Filmin finalinde; uğruna, siyahisinden Yeni Zelandalısına bir koca dünyayı (Amerikan rüyasını) temsilen kanlar dökülen mahkûm kadın ipe çekiliyor, siyah ve beyaz adamlar beyazları öldürüyor, Tarantino Irkçılığa-ayrımcılığa karşı sözünü söylemiş oluyor. Fakat işin doğrusu beyazlar siyahları öldürüyor, siyahlar da üniformasını giyip hizmet ettikleri yağma imparatorluğunun silahı altındadır, canları acımakta, içleri kan ağlamaktadır. Bu kan Tarantino’nun filminden damlamaz, senaryosunun bir köşesine dökülmez, seyircinin suratına sıçramaz.

ABD sokakları içten içe kaynamaktadır bugün.

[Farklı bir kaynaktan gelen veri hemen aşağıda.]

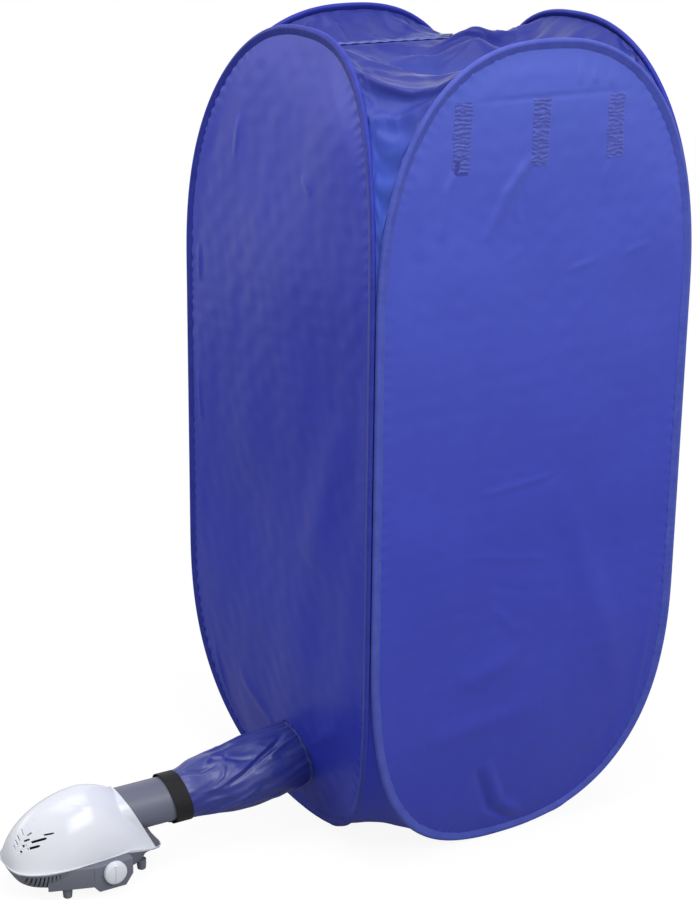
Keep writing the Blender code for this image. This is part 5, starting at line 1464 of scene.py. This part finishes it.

Bir diğer deyişle Tarantino’nun masalı başlamadan bitmek durumundadır. General ile garibanı buluşturan, tuhafiyedeki o satranç masası kanla sulanmıştır bir kere, romantik mektup hamleleri merhem olmaz. Nefret, karlar altında oynanan bir oyundan çok daha fazlasına tekabül etmektedir ve Tarantino ‘‘çok sevdiği ayaklarıyla’’ beyaz olmayanlara yönelik şiddeti absorbe edip nefreti karyolanın altına itelemektedir. Bu ‘‘mat’’ ırkçılık karşıtlığının hangi rengin oyun üstünlüğüne, hangi sınıfın mat’ına hizmet ettiği açıktır.

Filmi bir kez daha izlemeye niyetlenenlere iyi seyirler demeye dilim varmaz ama hâlâ uyumamış olanlara ‘‘iyi masallar” dileyebilirim.

(i)Hakkaniyetli yaklaşmak açısından filmlerin bu seçimden evvel çekildiklerini not düşmek gerekir.

(ii)https://www.sabah.com.tr/yazarlar/cumartesi/dorsay/2004/07/10/amerikan_sinemasinin_en_iyi_orneklerini_seyrettik Sinema yazarı Dorsay Sabah Gazetesindeki köşesinde genel bir değerlendirme yaptığı yazıda Kill Bill’i ‘’baş döndürücü’’ biçiminde yorumluyor.

(iii)Bu satırlarda, Amerikan sinemasının şiddetle özdeşleşmiş yönetmenlerinden Sam Peckinpah’ın ‘’Bring Me the Head of Alfredo Garcia(1974)’’ ve Sydney Pollack’ın önemli bir toplumsal eleştiri örneği sunan ‘’They Shoot Horses, Don’t They?(1969)’’ filmlerine gönderme yapılmaktadır.